Not Even Past
Barack Obama and the Burden of Race
In his speech, “A More Perfect Union,” Barack Obama quoted William Faulkner (“The past is not dead. In fact, it’s not even past.”) to embody the idea that even though leaders no longer need to list the racial injustices of the past, they must remember that many of the problems in the African-American community today are rooted in past injustices. Similarly, Obama’s place in American history is rooted in the Civil Rights movement. This book explores the parts of history that Obama embraces and the ones he rejects in his evolving search for self-identity and political position.

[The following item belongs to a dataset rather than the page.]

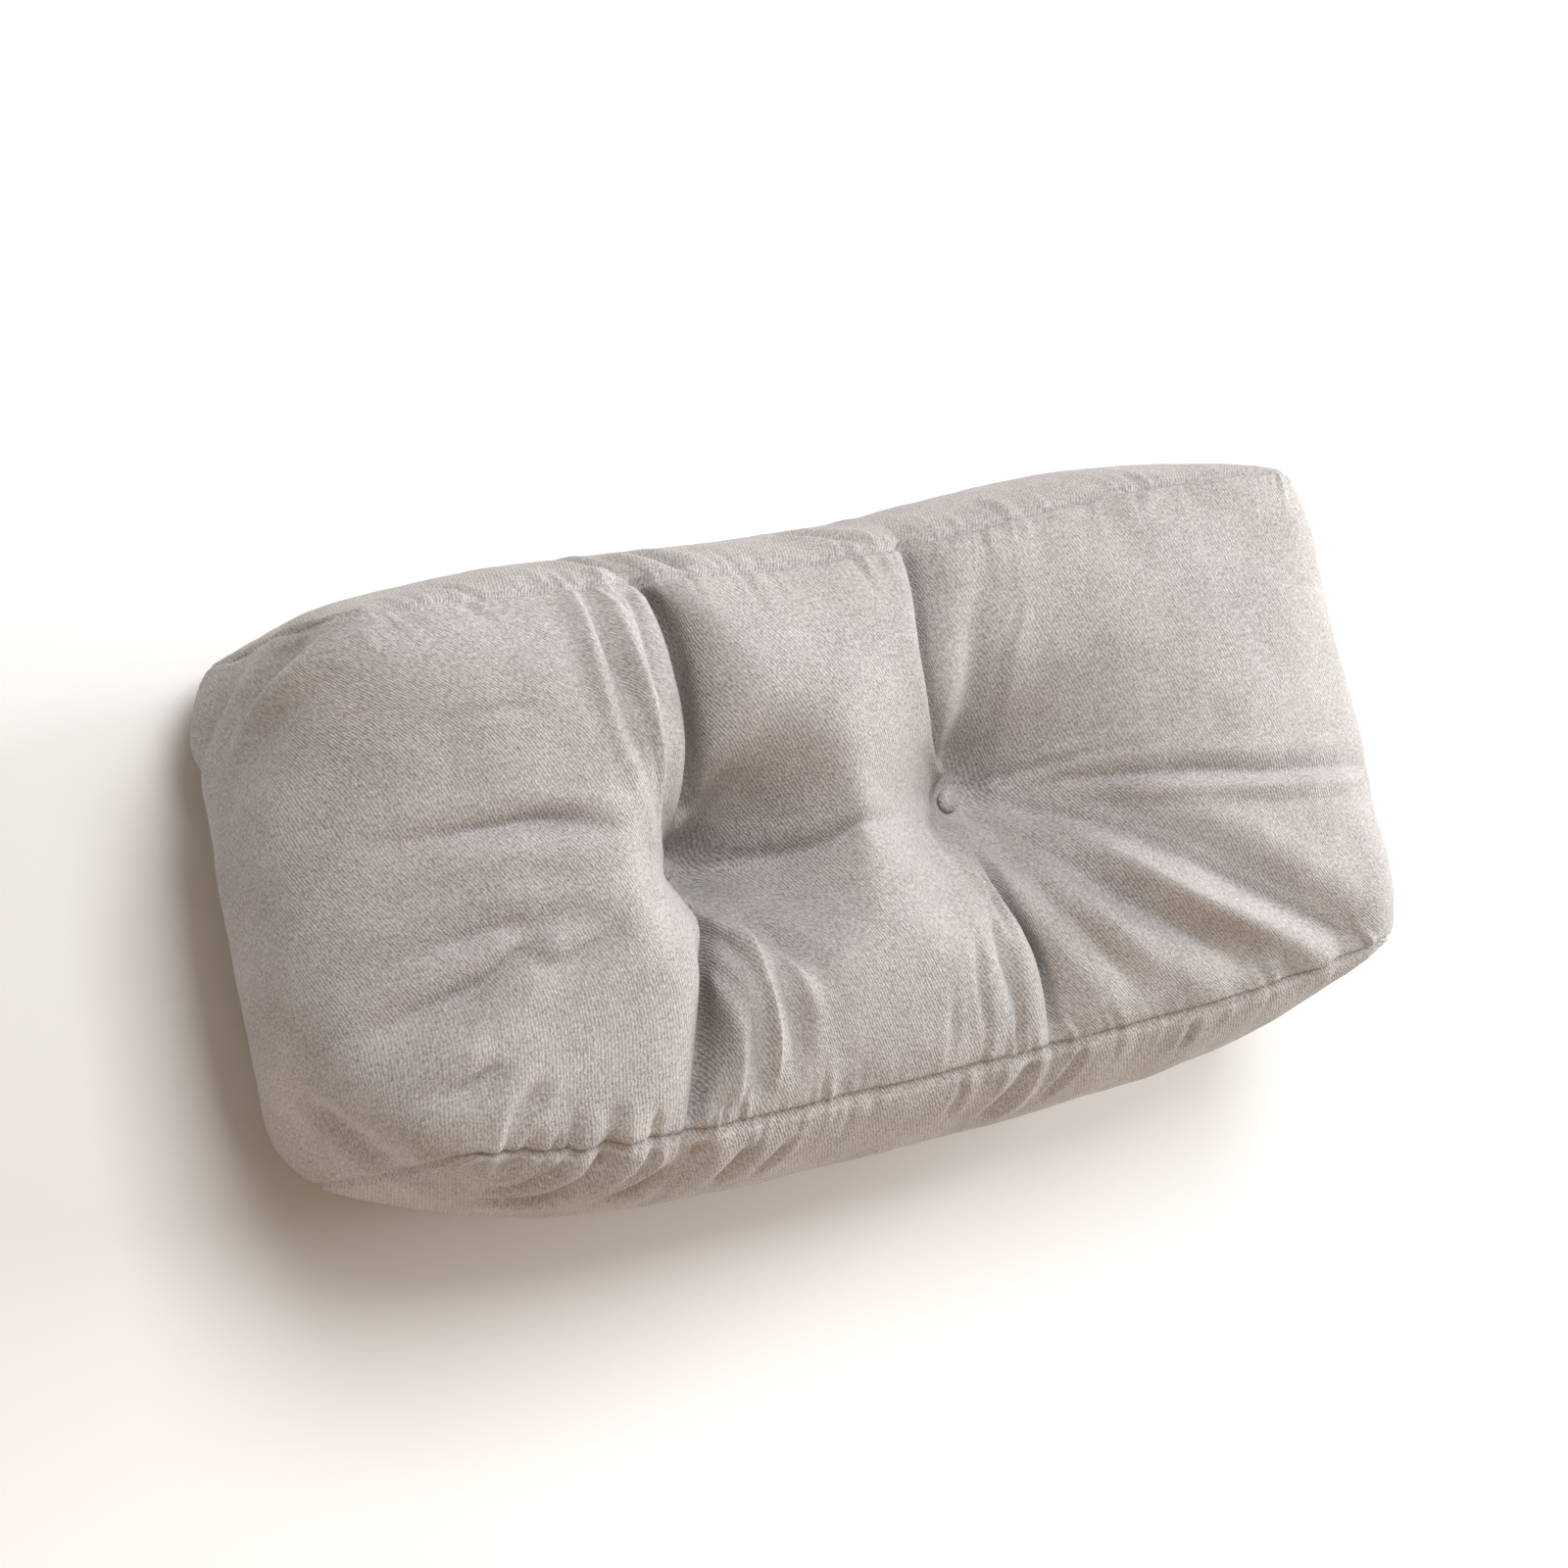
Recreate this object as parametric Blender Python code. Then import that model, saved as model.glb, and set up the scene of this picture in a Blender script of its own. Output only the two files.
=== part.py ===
"""Lumbar support pillow: a filled box pillow, tufted at two points by fabric covered buttons.

The pillow lies on its back. X runs along its length, Y along its height and Z out of its face.
The shape is worked out on the surface of a cube, s along the length, t along the height and w
through the thickness, each from -1 to 1. The front (w = 1) and the two ends (s = -1 and 1) are
one wrapped panel. Long gussets (t = -1 and 1) are sewn in along the top and the bottom.
All sizes are in metres.
"""
from collections import namedtuple
from math import cos, pi, sin

import bmesh
import bpy
import numpy as np

# Driving sizes of the filled form
SEAM_LENGTH = 0.560
SEAM_HEIGHT = 0.260
GUSSET_WIDTH = 0.165
BACK_CORNER_Z = 0.018
LEFT_END_BULGE = 0.040
RIGHT_END_BULGE = 0.013
FRONT_CROWN = 0.0285
BACK_CROWN = 0.026
TOP_GUSSET_BULGE = 0.0265
BOTTOM_GUSSET_BULGE = 0.035
SEAM_SAG = 0.011
FLOOR_SOFTNESS = 0.006
MIDDLE_Z = BACK_CORNER_Z + GUSSET_WIDTH / 2

# How square the lengthwise section is: sharp at the sewn corners, round at half height
CORNER_SQUARENESS = 11.0
LEFT_SQUARENESS = 2.7
RIGHT_SQUARENESS = 4.6

# Mesh steps along the length, the height and the thickness, and the share of faces kept
LENGTH_STEPS = 200
HEIGHT_STEPS = 100
THICKNESS_STEPS = 56
KEPT_SHARE = 0.058

# How far the long seams stand out of their straight line, along the length
SeamBow = namedtuple("SeamBow", "s top bottom")
SEAM_BOWS = (
    SeamBow(-1.0, 0.0020, 0.0000),
    SeamBow(-0.6, -0.0020, 0.0120),
    SeamBow(0.0, -0.0080, 0.0140),
    SeamBow(0.6, 0.0035, 0.0100),
    SeamBow(1.0, 0.0020, -0.0010),
)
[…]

Obama grew up in Hawaii, a place where no one race dominated and where multiculturalism was prized. Then in 1981, he moved to New York City to study at Columbia, experiencing that crumbling and splintered inner city during the worst years of its disinvestment. From there, he moved on to Chicago’s South Side to work as a community activist, and spent three years steeped in the issues of a community grappling with massive job loss. He made another cultural leap to the halls of Harvard Law School, landing smack in the middle of racial tensions and tribal warfare between liberals and conservatives on campus. All of these experiences set him up to see the pitfalls of black power nationalism and community self-determination. It was at Harvard that he developed and put into practice his belief in building coalitions and finding ways to meld divergent points of view.
Sugrue, a professor of history and sociology at the University of Pennsylvania and author of Sweet Land of Liberty: The Forgotten Struggle for Civil Rights in the North, seeks to “make sense of the still-significant reality of race in modern America” through the lens of Obama’s life and place in history. He acknowledges the dangers of writing about the recent past, and asserts that his goals are not to praise or discredit Obama, extol his opinions on Obama’s politics, or write a policy paper. Indeed, he remains focused on his thesis throughout the book and presents an objective view of Obama’s evolving political identity. This book will be of value to those studying current events, politics, and especially race issues in the United States.
“Racial ideas and practices, especially on the individual level, are contested and evolving, perhaps more rapidly now than at any time since World War II,” Sugrue explains. The future cannot be predicted, he posits, but the state of race in America depends not only on Obama’s policies, but on how the American people respond.